Artan gübre, mazot ve elektrik birim fiyatları karşısında devlet tarafından verilen desteğin yetersiz kaldığını belirten Mehmet Selim Bildirci, "Çiftçilerin yaşanan kuraklık ve başka birçok nedenden dolayı hiç olmadığı kadar zor durumda. Çiftçi her geçen sene daha fazla borçlanıyor. Buğday için cüzi bir miktar prim veriliyor ama daha fazlası gübre ve mazota yapılan zamla kazancımız bizden geri alınıyor." dedi.
Bildirci, "Tarım Bakanlığı çiftçinin halini, hatırını sorsun. Şu anda çiftçiler hiç olmadığı kadar maddi imkansızlığa düşmüştür. Bugün çiftçi mecburen buğdayı yüksek maliyette satarsa un fiyatları da yükselir, haliyle ekmeğe de zam gelir. Biz bunun olmasını istemiyoruz." ifadelerini kullandı.
"Türkiye, hayvancılık ve çiftçilikle ayakta duruyor"
Geçtiğimiz yıl ile bu yıl maliyetler arasında ciddi fark olduğunu belirten Bildirci, "Gübre ve mazota yapılan zamlar bir yana bu yıl ayrıca yağmur pek düşmedi. Sadece Diyarbakır'da da değil bölge genelinde kuraklık yaşanıyor. 100 dönüm tarladan ancak 10 ton arpa ya da buğday alabiliyoruz. Yetkililerden yardım bekliyoruz. Ayrıca samanın fiyatı da bayağı yüksek oluyor. İnsanlar hayvan besleyemiyor. Halbuki Türkiye, hayvancılık ve çiftçilikle ayakta duruyor." şeklinde konuştu
Yetkililerden elektrik faturası desteklemesini, borçların faizsiz ertelenmesini, çiftçinin ve bakkalcının durumunu sormalarını istediklerini dile getiren Bildirci, "Geçen sene 200 dönüm buğdayla 150 dönüm pamuk için sadece DEDAŞ'a 200 bin TL ödedik. Geçen sene dönüm başına 400-450 kilogram alırken bu sene 150 kilogram hasat elde ettik. Bunun sebebi suyun olmamasıdır. Arpa da dönüm başına 48 TL, pamukta 200 dönüme toplam 14 bin TL verilmiş. Bu da çok azdır.
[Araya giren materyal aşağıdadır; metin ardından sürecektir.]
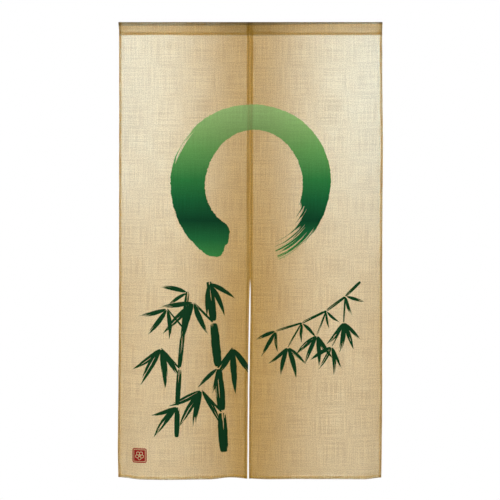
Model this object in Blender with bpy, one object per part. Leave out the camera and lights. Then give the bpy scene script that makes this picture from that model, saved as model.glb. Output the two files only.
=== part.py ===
"""A noren: a doorway curtain of two linen-weave panels, sewn together down to a slit, with a rod pocket on top.

Metres, +Z up. The origin is the middle of the rod's axis, inside the pocket. The curtain faces -Y, so a depth
towards the viewer is a negative Y. A drop is a distance down from the curtain's top edge.
"""

import bpy
import numpy as np

# Driving sizes
CURTAIN_HEIGHT = 1.475
CLOTH = 0.0012
HEM = 0.0020
SEWN_LAYERS = 0.0026
PIECE_GAP = 0.0003

# The rod pocket: a round top over the rod, two straight walls that meet at the row of stitches, and the
# sewn layers below it
POCKET_HEIGHT = 0.0420
POCKET_RADIUS = 0.0070
POCKET_TIP_RADIUS = 0.0008
SEWN_STRIP = 0.0095
POCKET_ARC_STEPS = 12
STRIP_CORNERS = 4
HEADING_STEPS = 26
HEADING_END_PART = 0.12

# How far the pocket's top reaches past the sewn strip at each end
LEFT_FLARE = 0.0014
RIGHT_FLARE = 0.0003

# The hems, as widths of the strip that is folded over
OUTER_HEM = 0.0075
LEFT_INNER_HEM = 0.0108
RIGHT_INNER_HEM = 0.0082
BOTTOM_HEM = 0.0100
FOLD_STEP = 0.0005

SLIT_TOP = 0.826
COLUMNS = 24
ROWS = 32

TOP = POCKET_RADIUS + CLOTH
STRIP_BOTTOM = TOP - POCKET_HEIGHT
STRIP_TOP = STRIP_BOTTOM + SEWN_STRIP

# How far across the cloth's edges stand: drop, outer edge of the left panel, line where the panels meet,
# outer edge of the right panel
EDGES = (
    (0.042, -0.4243, -0.0004, 0.4243),
    (0.200, -0.4240, -0.0006, 0.4250),
    (0.420, -0.4242, -0.0010, 0.4270),
    (0.600, -0.4244, -0.0014, 0.4253),
    (0.800, -0.4243, -0.0015, 0.4246),
    (0.906, -0.4246, -0.0020, 0.4245),
    (1.000, -0.4250, -0.0039, 0.4244),
    (1.120, -0.4262, -0.0055, 0.4244),
    (1.240, -0.4275, -0.0067, 0.4244),
    (1.400, -0.4296, -0.0078, 0.4239),
    (1.475, -0.4284, -0.0078, 0.4230),
)

# How wide the slit stands open: drop, width
SLIT = (
    (0.826, 0.0000),
    (0.860, 0.0030),
    (0.906, 0.0046),
    (1.000, 0.0050),
    (1.240, 0.0047),
    (1.400, 0.0049),
    (1.475, 0.0055),
)

# The soft folds of each panel: place across, half width, depth at the bottom hem, drop where it starts, lift of
# the bottom edge
LEFT_FOLDS = (
    (-0.428, 0.080, -0.0160, 1.050, 0.0042),
    (-0.270, 0.150, 0.0120, 0.250, 0.0000),
    (-0.062, 0.074, -0.0110, 0.450, 0.0042),
    (-0.012, 0.045, 0.0050, 0.830, 0.0010),
)
RIGHT_FOLDS = (
    (-0.004, 0.060, -0.0050, 0.830, 0.0012),
    (0.200, 0.205, 0.0090, 0.300, 0.0024),
    (0.426, 0.060, -0.0130, 1.150, 0.0030),
)


def clear_scene():
    for item in list(bpy.data.objects):
        bpy.data.objects.remove(item, do_unlink=True)


def cloth_material(name, colour):
    """Matt woven cloth of one colour, which is red, green and blue from 0 to 1."""
    material = bpy.data.materials.new(name)
    material.use_nodes = True
    shader = material.node_tree.nodes["Principled BSDF"]
    shader.inputs["Base Color"].default_value = (*colour, 1.0)
    shader.inputs["Roughness"].default_value = 0.9
    shader.inputs["Metallic"].default_value = 0.0
    return material


def panel_material():
    return cloth_material("panel_cloth", (0.64, 0.49, 0.31))


def heading_material():
    return cloth_material("heading_cloth", (0.50, 0.36, 0.19))


def curve_through(rows, column, places):
    """A smooth curve through a table's rows, by Hermite's cubic with each row's slope taken from its neighbours."""
    table = np.array(rows)
    stations, values = table[:, 0], table[:, column]
    slopes = np.gradient(values, stations)
    places = np.clip(places, stations[0], stations[-1])
    piece = np.clip(np.searchsorted(stations, places, side="right") - 1, 0, len(stations) - 2)
    length = stations[piece + 1] - stations[piece]
    t = (places - stations[piece]) / length
    return (
        values[piece] * (1 + 2 * t) * (1 - t) ** 2
        + values[piece + 1] * (3 - 2 * t) * t**2
        + slopes[piece] * length * t * (1 - t) ** 2
        - slopes[piece + 1] * length * t**2 * (1 - t)
    )


def bump(distance, half_width):
    """One soft swell: 1 at its middle, and 0 from its half width on."""
    t = np.clip(np.abs(distance) / half_width, 0, 1)
    return (1 + np.cos(np.pi * t)) / 2


def eased(share):
    """0 before 0, 1 after 1, and a smooth rise between them."""
    t = np.clip(share, 0, 1)
    return t * t * (3 - 2 * t)


def depth_of(folds, across, drop):
    """How far the cloth stands towards the viewer: each fold grows from where it starts down to the bottom hem."""
    depth = np.zeros_like(across)
    for place, half_width, reach, start, _ in folds:
        grown = eased((drop - start) / (CURTAIN_HEIGHT - start))
        depth += reach * grown * bump(across - place, half_width)
    return depth


def bottom_of(folds, across):
    """The drop of the bottom edge, which the folds lift a little."""
    drop = np.full_like(across, CURTAIN_HEIGHT)
    for place, half_width, _, _, lift in folds:
        drop -= lift * bump(across - place, half_width)
    return drop


def inner_edge(drop, side):
    """The line where the panels meet, moved half the gap or half the slit to the panel's own side."""
    width = np.where(drop > SLIT_TOP, curve_through(SLIT, 1, drop), 0.0)
    return curve_through(EDGES, 2, drop) + side * np.maximum(width, PIECE_GAP) / 2


def strip_marks(strip):
    """Distances from an edge that need a place: the edge and, where a strip is folded over, both sides of the step
    in the cloth's thickness."""
    return [0.0, strip, strip + FOLD_STEP] if strip else [0.0]


def places_between(start_strip, end_strip, count):
    """Places from one edge to the other, each as a share of the way and a distance in metres to add to it."""
    first = strip_marks(start_strip)
    middle = np.linspace(0, 1, count)[1:-1]
    last = [-mark for mark in reversed(strip_marks(end_strip))]
    shares = np.concatenate([np.zeros(len(first)), middle, np.ones(len(last))])
    offsets = np.concatenate([first, np.zeros(len(middle)), last])
    return shares, offsets


def grid_faces(rows, columns):
    """The quads of a grid of points counted row by row."""
    corner = np.arange(rows - 1)[:, None] * columns + np.arange(columns - 1)[None, :]
    corner = corner.reshape(-1)
    return np.stack([corner, corner + columns, corner + columns + 1, corner + 1], axis=1)


def new_object(name, points, faces, material):
    mesh = bpy.data.meshes.new(name)
    mesh.from_pydata(points.tolist(), [], faces.tolist())
    mesh.materials.append(material)
    mesh.shade_smooth()
    mesh.set_sharp_from_angle(angle=np.radians(40))
    item = bpy.data.objects.new(name, mesh)
    bpy.context.collection.objects.link(item)
    return item


def make_panel(name, side, folds, material):
    """One panel, as a front and a back surface joined at their rims. Side is -1 for the left one, 1 for the right."""
    top = POCKET_HEIGHT + PIECE_GAP
    down_share, down_offset = places_between(0.0, BOTTOM_HEM, ROWS)
    strips = (OUTER_HEM, LEFT_INNER_HEM) if side < 0 else (RIGHT_INNER_HEM, OUTER_HEM)
    across_share, across_offset = places_between(*strips, COLUMNS)

    level = top + down_share * (CURTAIN_HEIGHT - top) + down_offset
    outer = curve_through(EDGES, 1 if side < 0 else 3, level)
    inner = inner_edge(level, side)
    left, right = (outer, inner) if side < 0 else (inner, outer)
    across = left[:, None] + across_share * (right - left)[:, None] + across_offset

    drop = top + down_share[:, None] * (bottom_of(folds, across) - top) + down_offset[:, None]
    depth = depth_of(folds, across, drop)
    in_hem = np.zeros(across.shape, bool)
    in_hem[-2:, :] = True
    in_hem[:, :2] = True
    in_hem[:, -2:] = True
    thickness = np.where(in_hem, HEM, CLOTH)

    rows, columns = across.shape
    height = TOP - drop
    front = np.stack([across, -depth - CLOTH / 2, height], axis=-1).reshape(-1, 3)
    back = np.stack([across, -depth - CLOTH / 2 + thickness, height], axis=-1).reshape(-1, 3)
    front_faces = grid_faces(rows, columns)
    back_faces = front_faces[:, ::-1] + rows * columns

    index = np.arange(rows * columns).reshape(rows, columns)
    rim = np.concatenate([index[0, :], index[1:, -1], index[-1, -2::-1], index[-2:0:-1, 0]])
    following = np.roll(rim, -1)
    rim_faces = np.stack([rim, following, following + rows * columns, rim + rows * columns], axis=1)
    points = np.concatenate([front, back])
    return new_object(name, points, np.concatenate([front_faces, back_faces, rim_faces]), material)


def pocket_outline(wall):
    """The pocket's inside as depths and heights: over the rod from the back wall to the front wall, and round the
    narrow tip at the stitches. A thicker wall takes its room from the inside."""
    inside = TOP - wall
    tip = STRIP_TOP + SEWN_LAYERS
    lean = np.arcsin((inside - POCKET_TIP_RADIUS) / -tip)
    over = np.linspace(-lean, np.pi + lean, POCKET_ARC_STEPS)
    under = np.linspace(np.pi + lean, 2 * np.pi - lean, STRIP_CORNERS)
    round_top = np.stack([np.cos(over), np.sin(over)], axis=1) * inside
    round_tip = np.stack([np.cos(under), np.sin(under)], axis=1) * POCKET_TIP_RADIUS + (0.0, tip)
    return np.concatenate([round_top, round_tip])


def heading_outline():
    """The heading's outside, with a point for each of the pocket's inside: the four corners of the sewn strip go
    with the four points of the tip."""
    lean = np.arcsin((TOP - SEWN_LAYERS / 2) / -STRIP_TOP)
    over = np.linspace(-lean, np.pi + lean, POCKET_ARC_STEPS)
    round_top = np.stack([np.cos(over), np.sin(over)], axis=1) * TOP
    half = SEWN_LAYERS / 2
    strip = [(-half, STRIP_TOP), (-half, STRIP_BOTTOM), (half, STRIP_BOTTOM), (half, STRIP_TOP)]
    return np.concatenate([round_top, strip])


def make_heading(material):
    """The folded top of the cloth: a tube whose walls are thicker where the hems run up through it."""
    left, join, right = EDGES[0][1:]
    hems = (
        (left, left + OUTER_HEM),
        (join - LEFT_INNER_HEM, join + RIGHT_INNER_HEM),
        (right - OUTER_HEM, right),
    )
    places = np.linspace(left, right, HEADING_STEPS)
    folds = [edge + shift for hem in hems for edge, shift in zip(hem, (-FOLD_STEP, FOLD_STEP))]
    places = np.concatenate([places, np.array(hems).reshape(-1), folds])
    places = np.unique(places[(places >= left) & (places <= right)])

    outline = heading_outline()
    rise = eased((outline[:, 1] - STRIP_TOP) / (TOP - STRIP_TOP))
    outer_rings, inner_rings = [], []
    for place in places:
        in_hem = any(low - FOLD_STEP / 2 <= place <= high + FOLD_STEP / 2 for low, high in hems)
        inside = pocket_outline(HEM if in_hem else CLOTH)
        left_shift = LEFT_FLARE * eased((left + HEADING_END_PART - place) / HEADING_END_PART)
        right_shift = RIGHT_FLARE * eased((place - right + HEADING_END_PART) / HEADING_END_PART)
        widened = place + rise * (right_shift - left_shift)
        outer_rings.append(np.column_stack([widened, outline]))
        inner_rings.append(np.column_stack([widened, inside]))

    rings, around = len(places), len(outline)
    points = np.concatenate([*outer_rings, *inner_rings])
    ring, step = np.meshgrid(np.arange(rings - 1), np.arange(around), indexing="ij")
    here = (ring * around + step).reshape(-1)
    beside = (ring * around + (step + 1) % around).reshape(-1)
    outer_faces = np.stack([here, beside, beside + around, here + around], axis=1)
    inner_faces = outer_faces[:, ::-1] + rings * around
    start = np.arange(around)
    after = (start + 1) % around
    inner_start = start + rings * around
    inner_after = after + rings * around
    left_end = np.stack([start, inner_start, inner_after, after], axis=1)
    right_end = left_end[:, ::-1] + (rings - 1) * around
    faces = np.concatenate([outer_faces, inner_faces, left_end, right_end])
    return new_object("heading", points, faces, material)


clear_scene()
panel_cloth = panel_material()
make_panel("panel_left", -1, LEFT_FOLDS, panel_cloth)
make_panel("panel_right", 1, RIGHT_FOLDS, panel_cloth)
make_heading(heading_material())
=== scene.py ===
"""A noren, a doorway curtain: two linen-weave cloths, joined down to a slit and hung by their rod pocket.

Metres, +Z up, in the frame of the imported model. The origin is the middle of the rod's axis inside the
pocket, and the curtain faces -Y. A drop is a distance down from the curtain's top edge. A side is -1 for
the left cloth and 1 for the right one.
"""

import bpy
import numpy as np
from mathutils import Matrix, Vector


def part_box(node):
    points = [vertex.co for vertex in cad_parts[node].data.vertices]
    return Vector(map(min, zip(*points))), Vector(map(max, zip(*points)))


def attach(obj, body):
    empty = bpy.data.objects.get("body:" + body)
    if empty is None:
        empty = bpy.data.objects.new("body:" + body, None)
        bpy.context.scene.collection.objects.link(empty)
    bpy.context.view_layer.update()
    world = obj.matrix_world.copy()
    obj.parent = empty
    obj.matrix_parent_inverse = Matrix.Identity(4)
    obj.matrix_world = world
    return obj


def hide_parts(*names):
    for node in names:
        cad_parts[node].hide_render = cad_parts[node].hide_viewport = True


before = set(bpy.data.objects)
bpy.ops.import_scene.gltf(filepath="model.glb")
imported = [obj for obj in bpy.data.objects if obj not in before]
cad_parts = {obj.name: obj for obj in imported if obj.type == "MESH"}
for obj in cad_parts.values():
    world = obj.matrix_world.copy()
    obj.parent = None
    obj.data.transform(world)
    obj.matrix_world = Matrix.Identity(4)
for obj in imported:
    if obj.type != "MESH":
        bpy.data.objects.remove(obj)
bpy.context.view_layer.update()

# The two cloths
# Each is one cut of plain-weave, linen-look cloth. Its sides and bottom are folded twice to the back and
# sewn. Its top goes over the rod, is turned under at the back and sewn, and so makes half of the pocket.

CURTAIN_HEIGHT = 1.475
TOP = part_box("heading")[1].z
STRIP_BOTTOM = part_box("heading")[0].z
POCKET_HEIGHT = TOP - STRIP_BOTTOM
SEWN_STRIP = 0.0095
STRIP_TOP = STRIP_BOTTOM + SEWN_STRIP
SLIT_TOP = 0.826
SEAM_GAP = 0.0003

# The cloth itself, and the distance from one layer to the next where it is folded
CLOTH_FRONT = -0.0006
CLOTH_THICKNESS = 0.00040
LAYER_PITCH = 0.00044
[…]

Çiftçi, bunu gübreye mi, mazota mı yoksa elektriğe mi versin?" diye sitemde bulundu.
"Yetkililer mahsulü dışardan almak yerine kendi çiftçisini gözetmeli"
Yaklaşık 15 senedir biçer işinde çalışan Nusret Öğrük, bu sene kuraklıktan dolayı geçen yıla göre verimin yüzde 40 daha azaldığına dikkati çekerek "Geçen sene kaldırdığım hasat miktarı 700 kilogram iken bu yıl aynı tarladan 400 kilogram kaldıramadım. Suyu veya sondajı olan yine kendini toparlayabildi ama bu yıl hem saman hem de buğday az, halk bayağı sıkıntı çekecek. Saman geçen sene 400'dü, bu yıl 700'dür; arpa geçen sene 1,5, bu yıl 3'ün altın da alınamaz. Aynı şekilde buğday geçen sene 2,5 iken bu yıl 3'ün altına düşmez." dedi.
Öğrük, "Bu sene verimsizlik karşısında çiftçiler mazot parasını nereden getirecekler? Besiciler, artan yem fiyatlarından dolayı hayvanları satmak zorunda kalıyor. Yetkililer mahsulü dışardan almak yerine kendi çiftçisini gözetmeli, mazot ve gübre desteğinde bulunmalı." diye belirtti.
''Kuraklık baz alınarak afet bölgesi ilan edilmeli''
Yağmurun yağmamasından kaynaklı meydana gelen kuraklık baz alınarak afet bölgesi ilan edilmesi gerektiğine vurgu yapan Mehmet Zahir Kaşkar ise "Bu sene bilindiği üzere kuraklık var. Kuru hasadın verimi yok denecek kadar az. Sulu arazilerde bile verim tam alınamadı. Mazot, elektrik ve gübre fiyatları çok yüksek. Geçen sene verim iyiydi, bu yıl ise sulu tarlalar dışında kuru olanlarından hasat alınamadı. Artan arpa fiyatlarının sebebi gübre kilogram fiyatının 6 TL gibi yüksek olmasındandır." ifadelerini kullandı.
Kaşkar, "Yetkililerden buranın afet bölgesi ilan etmeleri ve çiftçilere destek sağlamaları gerekir. Devlet halkı faizli bankalara mecbur etmemeli; bunun yerine gübre, mazot ve elektrik desteği vermeli. Geçen sene 163 bin TL sadece elektrik faturası ödedim, bu yılki fatura ondan daha fazla. Kredi yerine çiftçiye hibe desteği verilmeli." şeklinde konuştu.